Let's look at what's going on here.
User enters a number in a decimal format. User sees the number in a decimal format displayed on the screen. Excel apparently does not use floating point or it's got a lot of compensation because if you do things like multiple 12345.12345 * 100000000 you get 1234512345000 and not some weird approximation. I would guess that the XML output routine is using floating point (and why would be a good question).
Why is this a problem? Well, we don't know how many digits of precision to work with here or how to round things. If I write an app to work with the spreadsheet I'd probably use something like a Java BigDecimal to handle the numbers. But, I don't know how to round things out so that I get the right numbers. If I use a BigDecimal, 12345.123449999999 is going to be 12345.123449999999. If I multiple by 100000000 I will get 123451234499.99999 instead of 1234512345000 as I would expect from looking at the values that were put into the spreadsheet.

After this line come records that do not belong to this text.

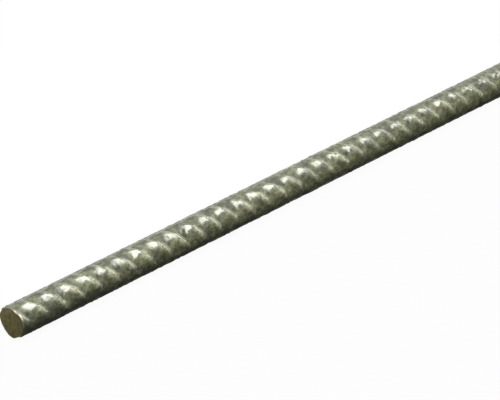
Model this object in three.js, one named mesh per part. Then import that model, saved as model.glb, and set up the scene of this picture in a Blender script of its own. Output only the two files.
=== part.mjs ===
// A cut length of deformed reinforcing bar: carbon steel, hot rolled in one piece, with both
// ends sheared off square and their edges slightly broken. Millimetres, +Z up. The bar lies
// along X on the plane z = 0, with the origin under the middle of its length.
import * as THREE from "three";

// Driving dimensions.
const BAR_LENGTH = 609.6; // a two-foot cut length
const NOMINAL_DIAMETER = 12.7; // of the plain round bar that weighs the same for each metre
const CUT_EDGE_BREAK = 0.4; // bevel that the shears leave round each end face
const SECTION_SIDES = 24; // flat sides that stand for the round section

// A polygon loses area against its circle. This corner radius gives the polygon the area of
// the nominal circle, so that the solid weighs what a real bar of this length weighs.
const nominalArea = (Math.PI * NOMINAL_DIAMETER ** 2) / 4;
const sideAngle = (2 * Math.PI) / SECTION_SIDES;
const cornerRadius = Math.sqrt((2 * nominalArea) / (SECTION_SIDES * Math.sin(sideAngle)));
const apothem = cornerRadius * Math.cos(sideAngle / 2);

const millScaleSteel = new THREE.MeshStandardMaterial({
  name: "mill_scale_steel",
  color: 0x7f826f,
  roughness: 0.45,
  metalness: 0.85,
});

// The bar's profile turned about its own axis: from the middle of one end face, out over the
// broken edge, along the bar and back in to the middle of the other end face. The turn starts
// half a side past straight down, so one flat side lies on the ground.
function reinforcingBar() {
  const end = BAR_LENGTH / 2;
  const faceRadius = cornerRadius - CUT_EDGE_BREAK;
  const profile = [
    [0, -end],
    [faceRadius, -end],
    [cornerRadius, -end + CUT_EDGE_BREAK],
    [cornerRadius, end - CUT_EDGE_BREAK],
    [faceRadius, end],
    [0, end],
  ].map(([radius, along]) => new THREE.Vector2(radius, along));
  const firstCorner = Math.PI + sideAngle / 2;
  const geometry = new THREE.LatheGeometry(profile, SECTION_SIDES, firstCorner);
  const bar = new THREE.Mesh(geometry, millScaleSteel);
  bar.name = "reinforcing_bar";
  bar.rotation.z = -Math.PI / 2; // the turning axis, Y, comes to lie along X
  bar.position.z = apothem;
  return bar;
}

const stock = new THREE.Group();
stock.add(reinforcingBar());

export default stock;
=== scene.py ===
"""A cut length of ribbed steel reinforcing bar on a white studio floor."""
import math

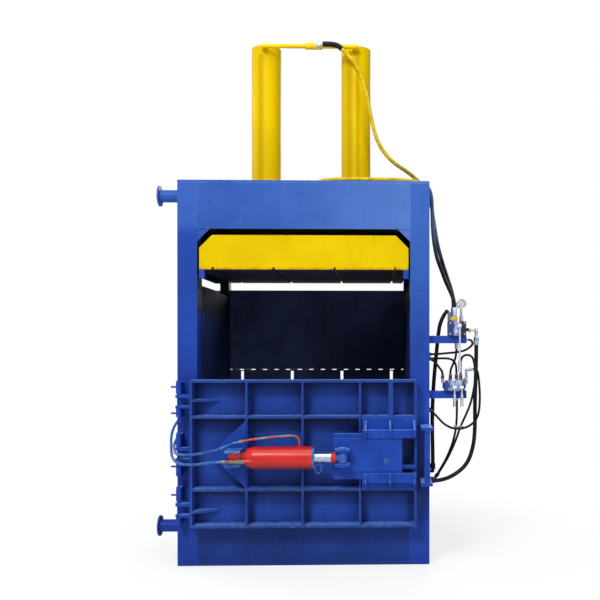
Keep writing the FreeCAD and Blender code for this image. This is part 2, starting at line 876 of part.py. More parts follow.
def latch_bracket():
    pieces = []
    for side in (-1, 1):
        inner = latch_z + side * (eye_half_height + ear_gap)
        outer = inner + side * ear_thick
        low, high = min(inner, outer), max(inner, outer)
        ear = block(eye_pin_x - ear_width / 2, eye_pin_x + ear_width / 2, latch_y - ear_overhang,
                    mount_plate_front, low, high)
        pieces.append(ear.cut(bar_z(low, high, eye_pin_x, latch_y, latch_pin_radius)))
    reach = eye_half_height + ear_gap + ear_thick
    pin = bar_z(latch_z - reach, latch_z + reach, eye_pin_x, latch_y, latch_pin_radius)
    top = bar_z(latch_z + reach, latch_z + reach + washer_thick, eye_pin_x, latch_y, washer_radius)
    foot = bar_z(latch_z - reach - washer_thick, latch_z - reach, eye_pin_x, latch_y, washer_radius)
    pieces.append(joined(pin, top, foot))
    return pieces


def latch_barrel():
    tube = bar_x(latch_tube_left, latch_tube_right, latch_y, latch_z, latch_tube_radius)
    tube = tube.cut(bar_x(latch_tube_left, latch_tube_right, latch_y, latch_z, latch_bore_radius))
    cap = Part.makeCone(latch_cap_radius, latch_tube_radius, latch_cap_thick,
                        Vector(latch_cap_x, latch_y, latch_z), Vector(1, 0, 0))
    eye = bar_z(latch_z - eye_half_height, latch_z + eye_half_height, eye_pin_x, latch_y, eye_radius)
    neck = block(eye_pin_x, latch_cap_x, latch_y - eye_radius, latch_y + eye_radius,
                 latch_z - eye_half_height, latch_z + eye_half_height)
    bore = bar_z(latch_z - eye_half_height, latch_z + eye_half_height, eye_pin_x, latch_y,
                 latch_pin_radius + running_fit)
    port = hose_end("hose_latch_lower", True)
    boss = bar_x(latch_port_left, latch_port_right, port.y, port.z, latch_port_radius)
    return [tube, joined(cap, eye, neck, boss).cut(bore)]


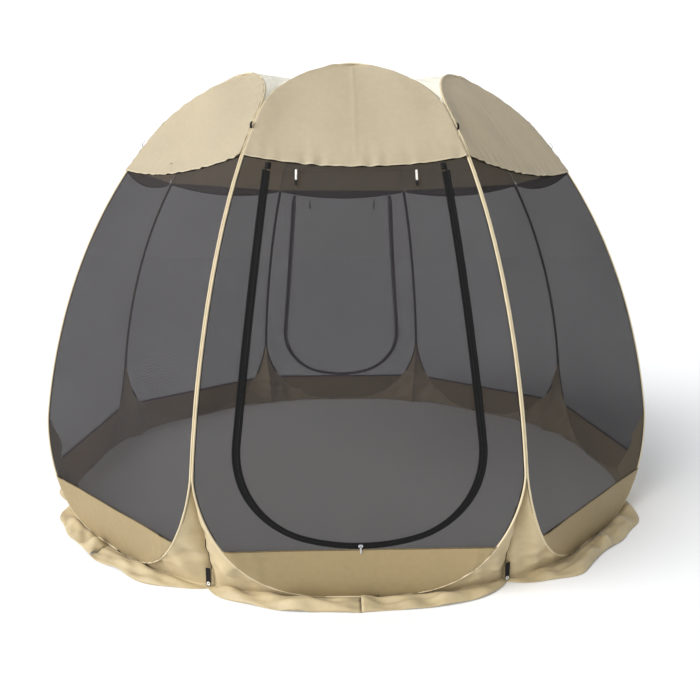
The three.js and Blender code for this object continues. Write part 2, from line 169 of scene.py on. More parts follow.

Excel should be putting the proper values out in the XML or the standard should define the form of rounding/conversion to be applied.
since Sun doesn't use Java on a single one of their internal projects (it's banned by policy)
Sources please?
I already know how this is going to turn out.
OOXML will be voted in as an ISO standard.
Third party vender's trying to implement the "standard" will waste time, money and effort and accomplish nothing of import.
MS will continue as normal, claiming support for open standards while locking anyone they can into formats/software they own.
ODF will continue as a marginalized format used by people on the "fringe".
The point is, those values have to be stored in the form in which they were entered. Rounding errors are intolerable when a formula that treats the number as text might be used (which is not uncommon when doing sorts and lookups).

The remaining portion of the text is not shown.